The comparison is made with GAN++(has a fully connected layer containing N neurons between the input (z) and the generator), Ensemble-GAN(An ensemble-of-N-generators, during training, randomly choose one of the generators G(i) for training), Nx-GAN(increased number of parameters in the generator network N times) and MOE-GAN in addition to vanilla-GAN.
The result is clearly seen that vanilla-GAN cant model the void between the two distributions whereas DeLiGAN can. All other GANs can model the two modes, but they fail to model the local structure in the gaussians properly. In DeLiGAN, the generations produced most convincing, modelling the inter class and intra-class distribution aptly.
3. Freehand Sketches
The TU-Berlin dataset contains 20,000 hand-drawn sketches evenly distributed among 250 object categories. This leads to about 80 images per category, hence actually leading to limited dataset scenario. The inception score is calculated on 5 dissimilar category images namely-Wineglass, Candle, Apple, Canoe, Cup and compared with vanilla-GAN.

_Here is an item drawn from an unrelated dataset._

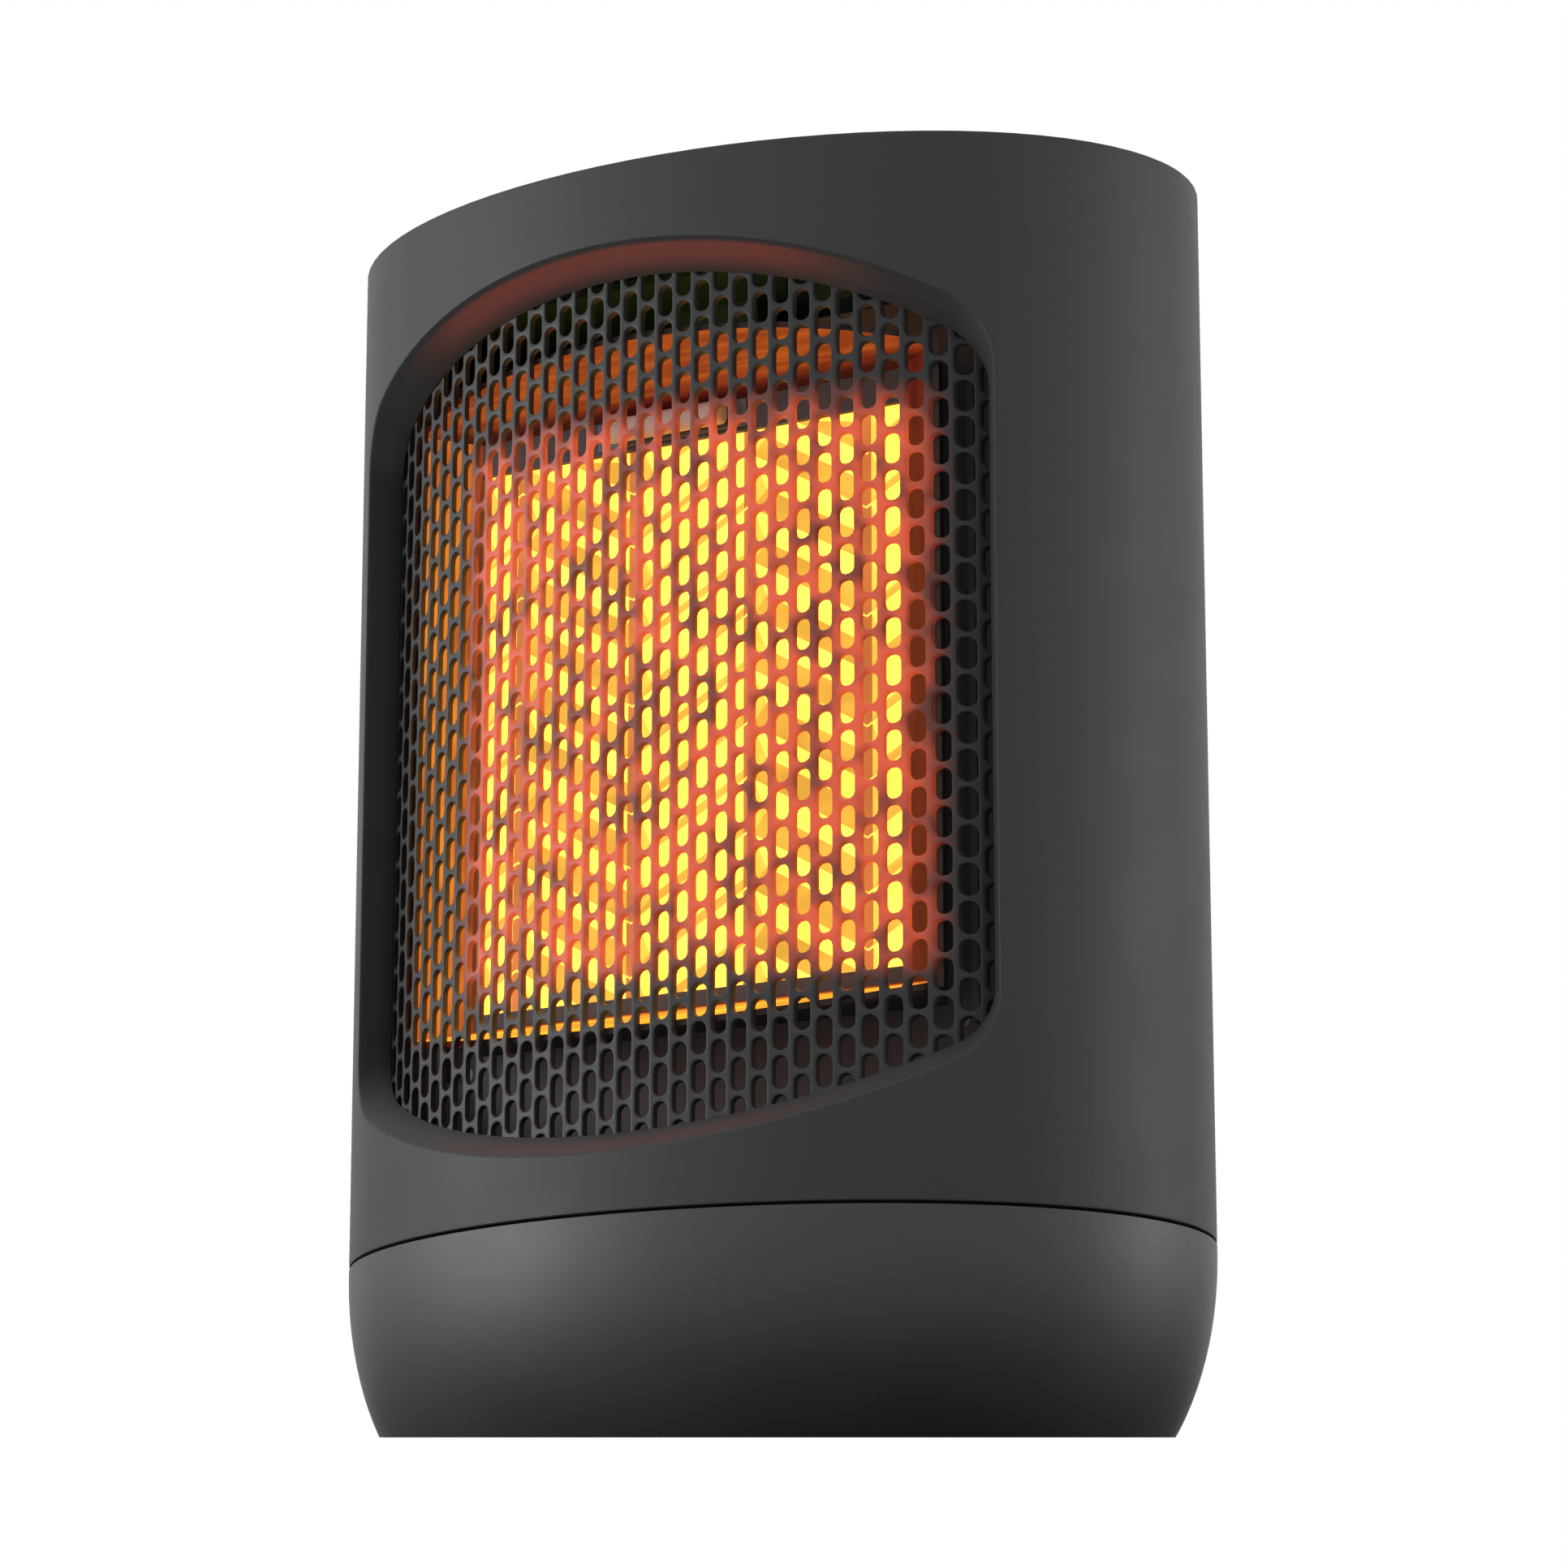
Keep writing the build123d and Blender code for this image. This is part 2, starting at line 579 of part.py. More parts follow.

Again DeLiGAN clealry outperforms vanilla-GAN in all categories.Similar to CIFAR-10 case, if similar category images are taken GAN might outperform DeLiGAN, as it would model similar images better.
Conclusion
We conclude that DeLiGAN has the following advantages over vanilla GAN:
- DeLiGAN can model complex distributions where we have small and diverse dataset by using Gaussian Mixture model.
- Due to this reparametrization of the latent space, DeLiGAN can efficiently produce more diverse and visibly crisper samples than vanilla GAN.
- DeLiGAN training is more stable than other variants of GAN.
References
[1] GURUMURTHY, Swaminathan; KIRAN SARVADEVABHATLA, Ravi; VENKATESH BABU, R. Deligan: Generative adversarial networks for diverse and limited data. In: Proceedings of the IEEE Conference on Computer Vision and Pattern Recognition. 2017. p. 166–174.